Columbia journalism dean analyzes U.S. involvement in Afghanistan
November 5, 2021
Two-time Pulitzer Prize-winning author and dean of the Graduate School of Journalism at Columbia University, Steve Coll, critiqued the 20-year U.S. involvement in, and the withdrawal, from Afghanistan, Monday night in Miami University’s Taylor Auditorium.
Coll was a guest lecturer for Miami’s Grayson Kirk Distinguished Lecture Series sponsored by the university’s international studies program and the Department of Global and Intercultural Studies.
In 2004, Coll authored the book, “Ghost Wars: The Secret history of the CIA, Afghanistan and Bin Laden, from the Soviet invasion to September 10, 2001.” It won the 2005 Pulitzer Prize for general non-fiction. He followed that in 2008 with “The Bin Ladens: An Arabian Family in the American Century.”

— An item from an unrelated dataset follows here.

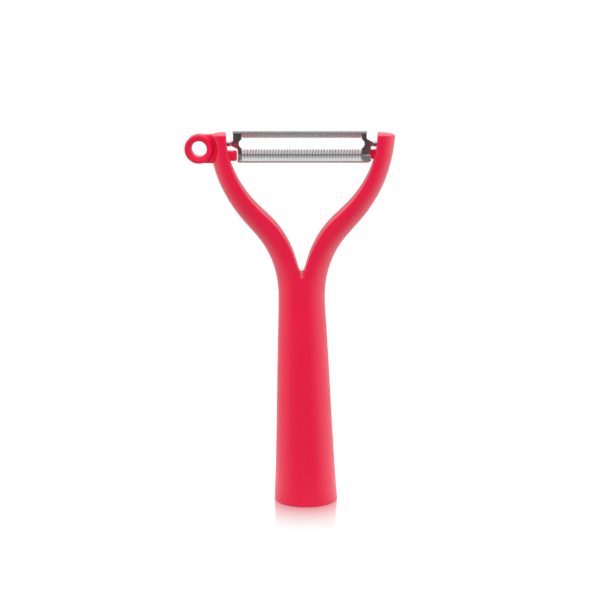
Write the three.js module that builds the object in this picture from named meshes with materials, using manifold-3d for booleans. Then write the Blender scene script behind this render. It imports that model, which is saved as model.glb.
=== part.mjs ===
// Y-shaped swivel peeler with an eye ring. Millimetres, +Z up, +X to the right
// of a user who holds the grip below the blade, -Y towards that user.
// The origin is on the plane of the foot, under the symmetry plane of the yoke.
import * as THREE from 'three';
import { mergeVertices } from 'three/addons/utils/BufferGeometryUtils.js';
import Module from 'manifold-3d';

// ---- driving dimensions (mm, degrees) -------------------------------------
const HANDLE_TOP = 164.6;        // height of the flat tops of the two arms
const YOKE_HALF_DEPTH = 10.3;    // half depth (Y) of the arms and the crotch
const GRIP_LEAN = 1.92;          // X offset of the foot centre, fades out upwards
const GRIP_LEAN_TOP = 92;        // height where the lean has faded out
const CROTCH_Z = 102.9;          // bottom of the gap between the arms
const GAP_MID = 0.65;            // share of the gap's front taper that is left at mid depth

const RING_X = -44.5, RING_Z = 158.15, RING_R = 6.27, RING_HOLE_R = 3.43;
const RING_HALF_DEPTH = 4.5;     // the ring tube, about y = 0
const WEB_HALF_DEPTH = 3.1;      // the thinner web between ring and arm
const WEB_HALF_HEIGHT = 6.15;
const SCOOP_R = 8.2;             // relief cut into the arm, concentric with the ring

const PIVOT_Y = 4.0, PIVOT_Z = 159.9;      // the swivel axis, parallel to X
const SOCKET_R = 1.5, SOCKET_TIP_X = 36.7; // blind sockets in the arms
const TANG_R = 1.2, TANG_TIP_X = 36.3, TANG_ROOT_X = 30.6;
const NECK_HALF = 0.9;                     // half height of the flat neck of a tang

const BLADE_T = 0.87;                      // thickness of the strip
const FLAT_HALF = 4.67;                    // half width of its flat middle
const BEND_R = 0.7, BEND_ANGLE = 79;       // mid-surface radius and angle of the two bends
const FLANK = 6.34;                        // straight flank beyond each bend
const SLOT_HALF = 2.5;                     // middle to slot edge
const BLADE_PITCH = 8.0;                   // the flat middle looks back and this far up
const UPPER_JAW = [-30.0, 28.3];           // X ends of the jaws (staggered)
const LOWER_JAW = [-27.9, 30.25];
const SLOT_END_X = 27.4;
const TEETH = 42, TOOTH_PITCH = 1.243, TOOTH_DEPTH = 0.62;

const LUG_TOP = -2.7, LUG_BOTTOM = -6.8;   // below the swivel axis
const LUG_FACE = 1.4;                      // stop face, distance from the axis plane
const LEFT_LUG = { tip: -28.2, far: 8.0 };   // in front of the axis
const RIGHT_LUG = { tip: 28.9, far: 5.2 };   // behind the axis

const CORE_R0 = 11.5, CORE_R1 = 9.4, CORE_TOP_R = 6.2, CORE_TOP = 78, CORE_STEP = 3.4;
const PLUG_GAP = 0.3, PLUG_FLANGE = 3.0, PLUG_SPIGOT = 9.0;

// height, half width of the outer outline
const OUTER = [[0, 14.15], [3.4, 14.02], [8.2, 13.73], [17.5, 13.2], [26.9, 12.79], [36.2, 12.37],
  [45.4, 12.05], [54.6, 11.73], [63.8, 11.39], [72.9, 11.01], [82, 10.65], [91, 10.22], [95.5, 10.2],
  [100, 10.62], [104.5, 11.53], [108.9, 12.95], [113.4, 14.91], [117.8, 17.66], [122.2, 21.33],
  [126.7, 25.47], [131.1, 28.98], [135.5, 31.83], [139.9, 34.26], [144.2, 36.21], [148.6, 37.73],
  [153.8, 39.11], [159.1, 40.05], [164.6, 40.5]];
// height, half width of the gap between the arms at its back edge
const INNER = [[102.9, 0], [103.0, 0.55], [103.4, 0.95], [105, 1.59], [107.2, 2.12], [109.5, 2.84],
  [111.8, 3.62], [114, 4.58], [116.3, 5.67], [118.5, 6.91], [120.8, 8.29], [123, 9.89], [125.3, 11.75],
  [127.5, 13.84], [129.7, 16.19], [132, 18.66], [134.2, 20.85], [136.4, 22.86], [138.7, 24.58],
  [140.9, 26.11], [143.1, 27.49], [145.3, 28.69], [147.6, 29.76], [149.3, 30.52], [151.1, 31.15],
  [154, 32.1], [157, 32.8], [160, 33.25], [164.6, 33.5]];
// height, how much narrower the gap is at its front edge, per side
const TAPER = [[102.9, 0.12], [110, 0.25], [118, 0.45], [128, 0.85], [164.6, 0.9]];

// ---- helpers ---------------------------------------------------------------
const wasm = await Module();
wasm.setup();
const rad = Math.PI / 180;

function table(rows, z) {
  if (z <= rows[0][0]) return rows[0][1];
  for (let i = 1; i < rows.length; i++) {
    const [z0, v0] = rows[i - 1], [z1, v1] = rows[i];
    if (z <= z1) return v0 + (v1 - v0) * (z - z0) / (z1 - z0);
  }
  return rows[rows.length - 1][1];
}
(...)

In Monday’s lecture, Coll contextualized the Afghanistan War around four, “often confused” narratives: war aims, war tactics, peace talks and the withdrawal. Coll described the reasons that the U.S. invaded Afghanistan in 2001. After the Sept. 11 attacks in 2001, the U.S wanted to acquire Osama bin Laden, the leader of al-Qaeda and the orchestrator of the attacks. Bin Laden, a Saudi, had established his base in Afghanistan.
The U.S. initially did not want to engage with the Taliban, the ruling power in Afghanistan at the time, which was harboring bin Laden. However, the Taliban did not want to engage with al-Qaeda and refused to hand over Bin Laden to the U.S., prompting the U.S. to invade Afghanistan.

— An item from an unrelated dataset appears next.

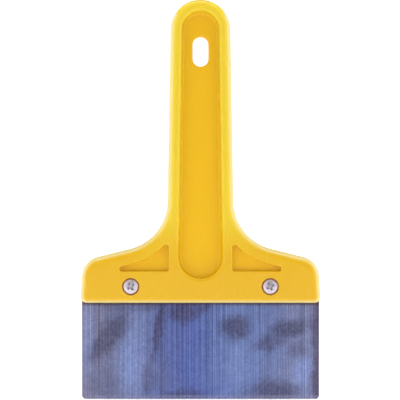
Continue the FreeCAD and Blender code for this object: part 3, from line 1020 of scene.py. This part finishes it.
    def recess_cutter(self, top: float) -> bpy.types.Object:
        """Cross with tapered wings that sinks into the head.

        Args:
            top: y of the head's crown.

        Returns:
            The cutter, for one Boolean.
        """
        cross = bmesh.new()
        half_span = self.recess_span / 2
        half_width = self.recess_width / 2
        centre = bmesh.ops.create_cube(cross, size=1.0)["verts"]
        bmesh.ops.scale(cross, verts=centre, vec=(self.recess_width, 1.0 * MM, self.recess_width))
        sides = [face for face in cross.faces if abs(face.normal.y) < 0.5]
        for face in sides:
            normal = face.normal.copy()
            grown = bmesh.ops.extrude_discrete_faces(cross, faces=[face])["faces"][0]
            bmesh.ops.translate(cross, verts=grown.verts[:], vec=normal * (half_span - half_width))
        bmesh.ops.remove_doubles(cross, verts=cross.verts, dist=WELD)
        inner = [face for face in cross.faces if face.normal.y > 0.5]
        deeper = bmesh.ops.extrude_face_region(cross, geom=inner)["geom"]
        low_verts = [g for g in deeper if isinstance(g, bmesh.types.BMVert)]
        bmesh.ops.delete(cross, geom=inner, context="FACES")
        bmesh.ops.translate(cross, verts=low_verts, vec=(0, self.recess_depth, 0))
        bmesh.ops.scale(cross, verts=low_verts, vec=(self.recess_taper, 1.0, self.recess_taper))
        bmesh.ops.translate(cross, verts=cross.verts, vec=(0, top - 0.5 * MM, 0))
        bmesh.ops.recalc_face_normals(cross, faces=cross.faces)
        mesh = bpy.data.meshes.new("recess_cutter")
        cross.to_mesh(mesh)
        cross.free()
        cutter = bpy.data.objects.new("recess_cutter", mesh)
        bpy.context.scene.collection.objects.link(cutter)
        return cutter


@dataclass(frozen=True)
class Softbox:
    """One soft rectangular light: its centre and its sides in metres, and its power in watts."""

    name: str
    place: tuple
    width: float
    height: float
    power: float


@dataclass
class Studio:
    """Round white tent, soft lights and the camera in front of the knife."""

    card: bpy.types.Material
    lens_mm: float = 200.0
    sensor_mm: float = 36.0
    frame_height: float = 210.96 * MM
    aim: tuple = (-0.26 * MM, 0.0, 104.9 * MM)
    sky: float = 0.25
    floor_drop: float = 0.4 * MM
    tent_radius: float = 2.6
    tent_curve: float = 0.5
    tent_height: float = 1.5
    softboxes: tuple = (
        Softbox("left_panel", (-0.75, -0.5, 0.5), 1.1, 1.5, 3.4),
        Softbox("right_panel", (0.75, -0.5, 0.5), 1.1, 1.5, 3.4),
        Softbox("left_strip", (-0.6, -0.03, 0.25), 0.2, 0.8, 1.1),
        Softbox("right_strip", (0.6, -0.03, 0.25), 0.2, 0.8, 1.1),
        Softbox("top_panel", (0.0, -0.1, 1.1), 1.0, 0.8, 2.0),
        Softbox("top_strip", (0.0, -0.03, 0.9), 1.0, 0.2, 3.2),
    )

    def build(self) -> None:
        """Set up everything round the knife."""
        self.world()
        self.sweep()
        self.lights()
        self.camera()

    def world(self) -> None:
        """Even white surroundings, as in a light tent."""
        world = bpy.data.worlds.new("light_tent")
        world.use_nodes = True
        background = world.node_tree.nodes["Background"]
        background.inputs["Color"].default_value = (1.0, 1.0, 1.0, 1.0)
        background.inputs["Strength"].default_value = self.sky
        bpy.context.scene.world = world

    def sweep(self) -> None:
        """Round floor that curves up into a wall all round, so that the knife can be seen from any side."""
        shape = bmesh.new()
        z = -self.floor_drop
        centre = shape.verts.new((0.0, 0.0, z))
        corner = shape.verts.new((0.0, self.tent_radius - self.tent_curve, z))
        shape.edges.new((centre, corner))
        bmesh.ops.spin(
            shape, geom=[corner], cent=(0, self.tent_radius - self.tent_curve, z + self.tent_curve), axis=(1, 0, 0),
            dvec=(0, 0, 0), angle=math.pi / 2, steps=24, use_merge=False, use_duplicate=False,
        )
        top = max(shape.verts, key=lambda v: v.co.z)
        raised = bmesh.ops.extrude_vert_indiv(shape, verts=[top])["verts"]
        bmesh.ops.translate(shape, verts=raised, vec=(0, 0, self.tent_height - self.tent_curve))
        bmesh.ops.spin(
            shape, geom=shape.verts[:] + shape.edges[:], cent=(0, 0, 0), axis=(0, 0, 1), dvec=(0, 0, 0),
            angle=2 * math.pi, steps=96, use_merge=True, use_duplicate=False,
        )
        bmesh.ops.remove_doubles(shape, verts=shape.verts, dist=WELD)
        bmesh.ops.recalc_face_normals(shape, faces=shape.faces)
        new_piece("studio_sweep", shape, self.card, True)

    def lights(self) -> None:
        """Panels that light the whole knife softly, and strips beside and above it that catch the rounded rims."""
        for box in self.softboxes:
            self.add_light(box)

    def add_light(self, box: Softbox) -> None:
        """Add one soft rectangular light that faces the knife.

        Args:
            box: the light's place, size and power.
        """
        light = bpy.data.lights.new(box.name, "AREA")
        light.shape = "RECTANGLE"
        light.size = box.width
        light.size_y = box.height
        light.energy = box.power
        holder = bpy.data.objects.new(box.name, light)
        holder.location = box.place
        aim = Vector(self.aim) - Vector(box.place)
        holder.rotation_euler = aim.to_track_quat("-Z", "Y").to_euler()
        bpy.context.scene.collection.objects.link(holder)

    def camera(self) -> None:
        """Long lens straight in front, so that the knife is seen almost without perspective."""
        lens = bpy.data.cameras.new("front_camera")
        lens.lens = self.lens_mm
        lens.sensor_width = self.sensor_mm
        distance = self.frame_height * self.lens_mm / self.sensor_mm
        holder = bpy.data.objects.new("front_camera", lens)
        holder.location = (self.aim[0], -distance, self.aim[2])
        holder.rotation_euler = (math.pi / 2, 0.0, 0.0)
        bpy.context.scene.collection.objects.link(holder)
        bpy.context.scene.camera = holder


def main() -> None:
    """Load the frame, build each sub-assembly and report it."""
    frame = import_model()
    nodes = frame["nodes"]
    bpy.context.scene.view_settings.view_transform = "Standard"
    plastic = MouldedPlastic("glossy_yellow_moulding").material()
    steel = BluedSteel("blued_spring_steel").material()
    plate = ZincPlate("bright_zinc_plate").material()
    card = PaleCard("white_card").material()
    handle = Handle(nodes, plastic)
    handle.build()
    log.info("handle: %s", [piece.name for piece in handle.pieces])
    blade = Blade(nodes, steel)
    blade.build()
    log.info("blade dressed")
    fasteners = Fasteners(nodes, plate)
    fasteners.build()
    log.info("fasteners: %s", [piece.name for piece in fasteners.pieces])
    Studio(card).build()
    log.info("studio ready")


if __name__ == "__main__":
    main()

Coll emphasized that Afghanistan was a flourishing, multicultural society that existed before the war. The idea that “there was no Afghanistan” until the U.S. came in 2001 and rescued it, is a misconception. The conflict in Afghanistan wasn’t started by Afghans, it was started by outside invasions and exacerbated by outside interference, he said.
Coll also noted that while the Taliban and al-Qaeda were not exclusively in Afghanistan. The Taliban headquarters, at the time, was in Pakistan. Al-Qaeda was based in Afghanistan but had people in Pakistan as well. The U.S. did not invade Pakistan because of Pakistan’s nuclear weapons program, Coll said.
No one really won the war, said Coll. He characterized the 20-year war – the longest in U.S. history — as asymmetric. An asymmetric war is when different sides of a conflict fight with significantly different methods of warfare and have different goals for the outcome. Although the U.S. pushed the Taliban out of power, America never had any significant territorial control over Afghanistan during its time there. Despite not losing, the U.S. suffered heavy losses in other ways, Coll said. He cited the incredibly high cost and casualties, both Afghan soldiers and U.S. soldiers, as examples. In the end, war was a drawn-out stalemate, he said.
Coll criticized the process of negotiating peace and the U.S. exit. He said that the Taliban out-negotiated the U.S. Typically, peace talks aim for political stability, reduction of violence and a sustainable pathway to peace, he said. The peace talks that occurred in 2018 under the Trump Administration were primarily about pulling U.S. troops out of Afghanistan with no retaliation from the Taliban on their way out. The agreement prioritized U.S. military personnel and Americans in Afghanistan and did not prioritize the stability of Afghanistan and its people, he said.
“It was very cynical, frankly,” said Coll. “A very cynical approach to the withdrawal out of Afghanistan and using the talks as a cover.”
The failures of the pullout began with the peace talks, he said. The execution of the pullout was messy. Airpower utilized by the U.S. forces was the primary obstacle keeping the Taliban out of power. When U.S. airpower wound down around the capital, Kabul, it caused a significant decrease in defense of the city and allowed them to take control of Kabul before the evacuation was completed.
“They stayed in the fight despite staggering loss,” said Coll with regard to Afghan soldiers who fought alongside the U.S. “Afghans fought and died for their country before this summer.”
However, by that time, the people of Afghanistan already recalculated their options without U.S. support and decided that preemptive surrender to the Taliban was the safer option, he said. Despite the widespread surrender to the Taliban, he cautioned against the belief that the Afghan people just gave up and said that we shouldn’t blame them for U.S. shortcomings. He suggests that the U.S think about its own contributions to the conflict.
“It’s easy politics to say we should never have gone,” said Coll. “But to suggest that therefore (we) shouldn’t be animated by a sense of concern and recognition of our self interest in the suffering of others outside of the United States is the wrong thing to take away.”